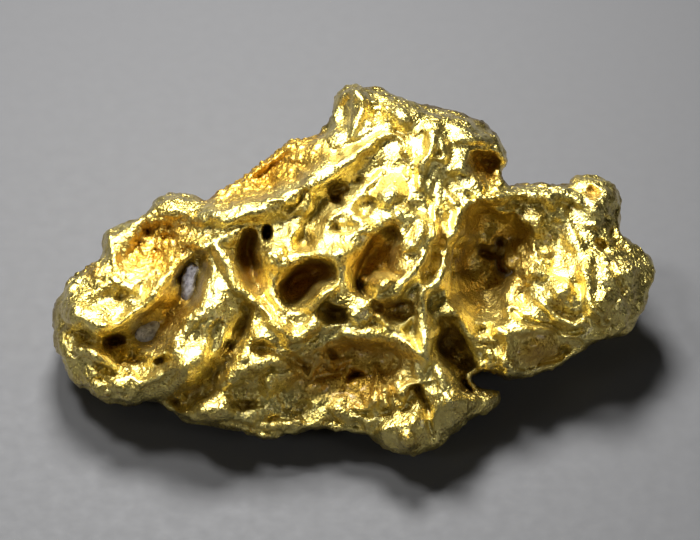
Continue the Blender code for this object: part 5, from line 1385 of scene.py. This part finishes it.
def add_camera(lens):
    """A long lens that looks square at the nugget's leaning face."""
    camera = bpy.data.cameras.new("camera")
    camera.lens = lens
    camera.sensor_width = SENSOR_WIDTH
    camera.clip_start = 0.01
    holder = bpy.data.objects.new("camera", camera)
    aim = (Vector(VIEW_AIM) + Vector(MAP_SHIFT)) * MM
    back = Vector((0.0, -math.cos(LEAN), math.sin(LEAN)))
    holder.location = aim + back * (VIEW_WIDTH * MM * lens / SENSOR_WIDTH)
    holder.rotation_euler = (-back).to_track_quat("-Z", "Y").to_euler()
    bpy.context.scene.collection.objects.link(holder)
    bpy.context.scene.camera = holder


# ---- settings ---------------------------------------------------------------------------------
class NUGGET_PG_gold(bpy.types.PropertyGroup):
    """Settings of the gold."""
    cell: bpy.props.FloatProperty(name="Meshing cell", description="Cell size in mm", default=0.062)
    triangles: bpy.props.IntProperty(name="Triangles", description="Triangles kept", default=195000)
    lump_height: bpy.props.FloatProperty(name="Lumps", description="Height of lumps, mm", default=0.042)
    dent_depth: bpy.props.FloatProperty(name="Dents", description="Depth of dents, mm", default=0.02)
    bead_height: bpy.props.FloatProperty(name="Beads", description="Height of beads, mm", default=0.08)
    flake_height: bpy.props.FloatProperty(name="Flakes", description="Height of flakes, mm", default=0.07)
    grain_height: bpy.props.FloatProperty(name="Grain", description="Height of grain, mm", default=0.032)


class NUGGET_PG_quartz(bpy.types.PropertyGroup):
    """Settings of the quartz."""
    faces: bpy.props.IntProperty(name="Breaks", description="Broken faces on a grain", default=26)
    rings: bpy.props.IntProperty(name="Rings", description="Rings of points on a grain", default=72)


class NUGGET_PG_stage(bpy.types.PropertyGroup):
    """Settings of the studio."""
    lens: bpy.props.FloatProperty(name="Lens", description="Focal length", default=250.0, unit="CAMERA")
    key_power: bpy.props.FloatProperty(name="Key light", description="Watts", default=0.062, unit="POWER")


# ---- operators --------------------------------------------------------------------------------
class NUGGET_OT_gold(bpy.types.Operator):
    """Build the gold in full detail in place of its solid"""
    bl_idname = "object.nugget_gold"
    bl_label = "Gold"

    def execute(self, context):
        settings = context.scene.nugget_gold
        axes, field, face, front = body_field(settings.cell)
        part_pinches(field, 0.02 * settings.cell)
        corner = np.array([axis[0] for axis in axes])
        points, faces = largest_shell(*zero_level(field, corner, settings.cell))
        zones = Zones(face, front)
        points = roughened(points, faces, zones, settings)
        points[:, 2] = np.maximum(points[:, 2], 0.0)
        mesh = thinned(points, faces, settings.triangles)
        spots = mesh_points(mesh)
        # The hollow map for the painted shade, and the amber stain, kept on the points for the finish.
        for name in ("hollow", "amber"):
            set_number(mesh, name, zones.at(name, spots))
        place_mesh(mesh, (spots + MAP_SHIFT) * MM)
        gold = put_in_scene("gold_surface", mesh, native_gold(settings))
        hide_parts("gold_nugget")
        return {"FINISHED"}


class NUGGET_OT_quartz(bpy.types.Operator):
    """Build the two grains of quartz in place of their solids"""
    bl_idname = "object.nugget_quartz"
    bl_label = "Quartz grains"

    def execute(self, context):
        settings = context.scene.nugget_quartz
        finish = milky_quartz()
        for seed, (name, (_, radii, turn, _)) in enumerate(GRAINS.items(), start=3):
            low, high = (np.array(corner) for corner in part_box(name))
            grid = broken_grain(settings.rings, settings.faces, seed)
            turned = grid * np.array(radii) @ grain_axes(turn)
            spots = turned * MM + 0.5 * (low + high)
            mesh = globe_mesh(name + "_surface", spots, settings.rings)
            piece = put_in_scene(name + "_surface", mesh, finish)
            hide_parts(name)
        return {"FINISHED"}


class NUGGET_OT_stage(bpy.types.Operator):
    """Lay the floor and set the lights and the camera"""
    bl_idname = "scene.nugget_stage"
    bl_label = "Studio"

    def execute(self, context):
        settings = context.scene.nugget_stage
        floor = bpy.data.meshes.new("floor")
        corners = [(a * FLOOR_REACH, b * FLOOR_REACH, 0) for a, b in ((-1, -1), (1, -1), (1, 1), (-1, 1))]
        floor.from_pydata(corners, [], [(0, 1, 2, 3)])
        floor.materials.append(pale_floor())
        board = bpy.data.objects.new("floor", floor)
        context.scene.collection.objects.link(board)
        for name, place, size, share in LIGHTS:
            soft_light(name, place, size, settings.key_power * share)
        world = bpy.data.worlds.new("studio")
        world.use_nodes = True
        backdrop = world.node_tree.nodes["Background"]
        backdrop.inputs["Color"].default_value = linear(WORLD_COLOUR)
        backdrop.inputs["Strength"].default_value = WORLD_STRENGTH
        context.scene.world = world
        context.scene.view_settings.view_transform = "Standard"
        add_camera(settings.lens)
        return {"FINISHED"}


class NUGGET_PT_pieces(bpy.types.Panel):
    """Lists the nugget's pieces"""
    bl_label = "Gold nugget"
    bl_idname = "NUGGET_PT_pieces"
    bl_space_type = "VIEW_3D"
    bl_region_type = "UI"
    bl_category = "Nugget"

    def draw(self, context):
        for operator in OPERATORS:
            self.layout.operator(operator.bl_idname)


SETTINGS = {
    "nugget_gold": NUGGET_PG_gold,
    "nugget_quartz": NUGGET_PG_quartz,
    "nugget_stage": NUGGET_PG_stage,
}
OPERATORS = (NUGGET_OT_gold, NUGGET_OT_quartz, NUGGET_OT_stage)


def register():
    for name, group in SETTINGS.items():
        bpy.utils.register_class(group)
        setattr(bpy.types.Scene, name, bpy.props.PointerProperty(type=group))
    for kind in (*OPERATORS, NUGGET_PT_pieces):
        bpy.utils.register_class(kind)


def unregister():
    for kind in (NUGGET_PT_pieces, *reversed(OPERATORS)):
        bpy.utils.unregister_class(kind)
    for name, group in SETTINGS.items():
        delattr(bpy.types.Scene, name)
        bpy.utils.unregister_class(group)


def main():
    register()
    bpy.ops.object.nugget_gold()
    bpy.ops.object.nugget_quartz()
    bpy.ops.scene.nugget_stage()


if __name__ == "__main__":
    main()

────────────────────

__Task brief__
Extract the first line above and each line after it up to and including the one with "bpy.context.scene.camera = holder", please, exactly and with nothing else.

__Complete answer__
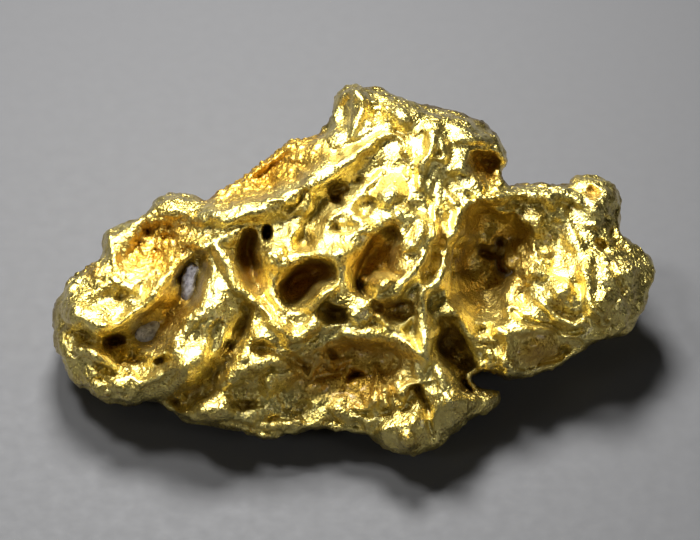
Continue the Blender code for this object: part 5, from line 1385 of scene.py. This part finishes it.
def add_camera(lens):
    """A long lens that looks square at the nugget's leaning face."""
    camera = bpy.data.cameras.new("camera")
    camera.lens = lens
    camera.sensor_width = SENSOR_WIDTH
    camera.clip_start = 0.01
    holder = bpy.data.objects.new("camera", camera)
    aim = (Vector(VIEW_AIM) + Vector(MAP_SHIFT)) * MM
    back = Vector((0.0, -math.cos(LEAN), math.sin(LEAN)))
    holder.location = aim + back * (VIEW_WIDTH * MM * lens / SENSOR_WIDTH)
    holder.rotation_euler = (-back).to_track_quat("-Z", "Y").to_euler()
    bpy.context.scene.collection.objects.link(holder)
    bpy.context.scene.camera = holder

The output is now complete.